Réforme de l’orthographe : tactique et politique
Par Société des agrégés, le 5 février 2016
Voilà qui est habile pour parer la protestation contre la réforme du collège. La polémique sur la nouvelle orthographe permet de faire d’une pierre deux coups : ridiculiser l’adversaire qui apparaît trop rigidement crispé contre l’application d’une réforme vieille de 26 ans et diviser les troupes en montant les protestataires contre l’Académie française qui s’est élevée contre les modifications imposées au collège.
L’affrontement direct n’est pas le fort de la ministre, on le sait et on l’a constaté lors du triste épisode du Supplément sur Canal +. Mais c’est un choix. Elle n’est ni sourde ni aveugle à la révolte qui gronde dans les collèges, elle l’ignore délibérément. Sans aucune estime pour l’adversaire, elle a compris que sur le terrain politique, il suffisait de ne pas lui accorder d’intérêt pour tracer son chemin. Et qui l’y obligerait ? Pas le président de la République, adepte de la même méthode, pas un arbitre qui, comme au judo ou au karaté, la sanctionnerait pour défaut de combativité : aux Jeux Olympiques, l’on peut perdre d’avoir refusé le combat, pas au ministère de l‘Éducation.

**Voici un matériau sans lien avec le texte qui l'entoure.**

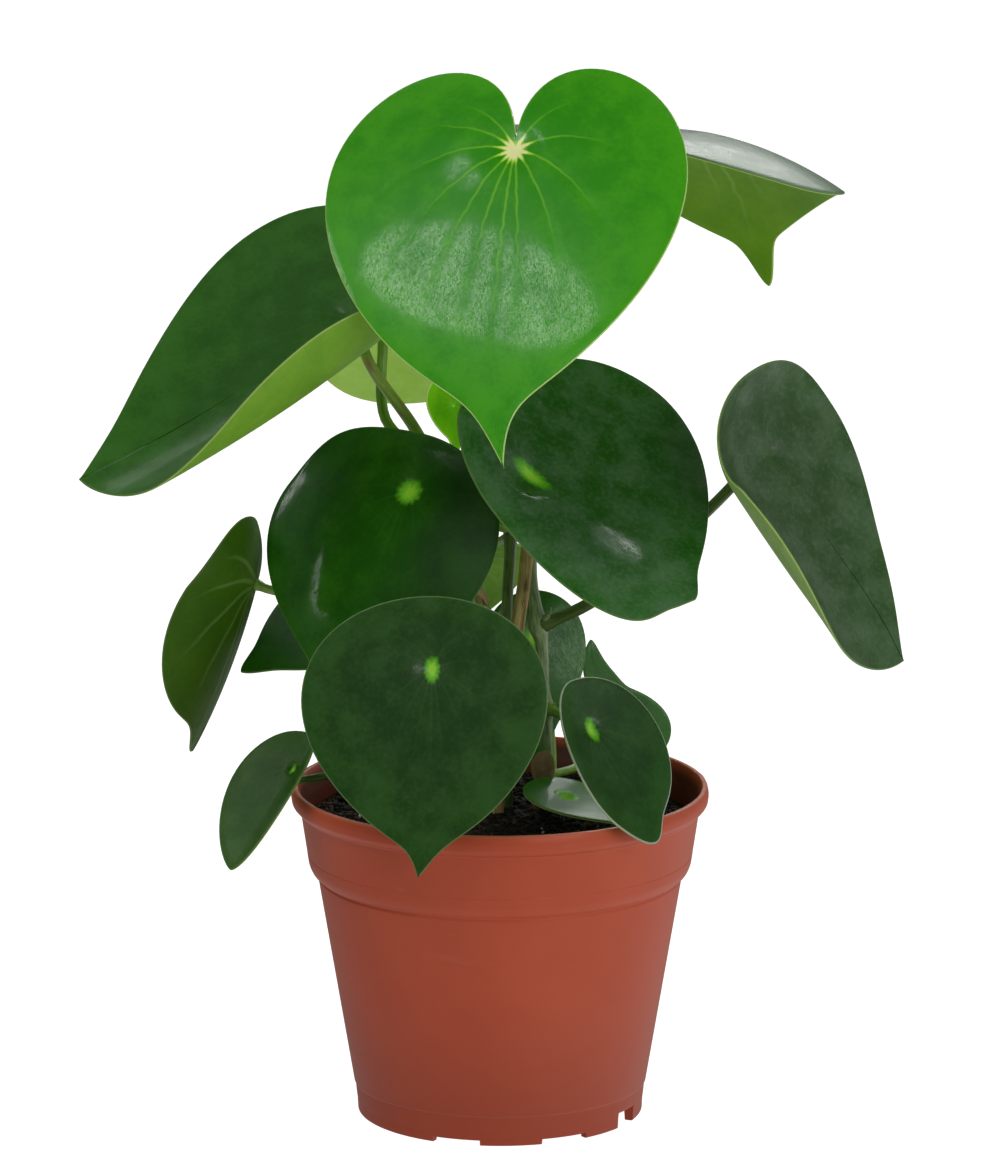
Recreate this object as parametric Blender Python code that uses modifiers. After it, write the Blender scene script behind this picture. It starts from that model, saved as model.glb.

À cela s’ajoute la stratégie. Rarement on aura vu calendrier si maîtrisé, art de la communication si habilement déployé. Tout semble prévu pour déstabiliser et affaiblir l’adversaire sans avoir l’air d’y toucher. Il faut dire que l’image des professeurs est si mauvaise dans l’opinion publique que c’est presque trop facile. Une campagne maladroite contre le harcèlement fait réagir les professeurs ? Tout bénéfice pour le ministère qui laissera la documentariste à la manœuvre pour expliquer que les professeurs sont complices du harcèlement. Ce nouvel épisode de l’orthographe joue le même rôle.
L’orthographe modifiée de 1990 n’avait soulevé aucune réaction au moment de la présentation officielle des nouveaux programmes rédigés par le Conseil Supérieur des Programmes, malgré la mention portée sur la première page : « Les textes qui suivent appliquent les rectifications orthographiques proposées par le Conseil supérieur de la langue française, approuvées par l’Académie française et publiées par le Journal officiel de la République française le 6 décembre 1990 ». Il y avait peut-être, dans ces programmes, trop d’énormités à souligner pour s’attacher à la disparition de l’accent circonflexe sur certains mots.
Las, la provocation n’ayant pas réussi à déchaîner les réactions prévues, qu’à cela ne tienne, on rappellera trois ou quatre fois la nécessité de faire usage de cette nouvelle orthographe dans la nouvelle mouture au moment de publier les instructions officielles. Quitte à insister un peu auprès des éditeurs pour qu’ils s’y mettent tous aussi ? Il suffira à M. Lussault de souligner lourdement dans L’Express, en se gaussant, que l’Académie n’est pas « précisément une bande de dangereux gauchistes », pour diviser le front contre la réforme du collège et sous-entendre la rengaine habituelle : l’opposition au ministère est purement politique.
Pendant ce temps, des écoles tombent en ruines, la réforme du collège promet des inégalités territoriales et sociales inédites et des professeurs se suicident. La ministre continuera d’afficher son sourire sur les plateaux télévisés. Non, vraiment, la politique n’est pas un art de combat, elle est pleinement, avec ce ministère, l’art de la ruse et de la manipulation.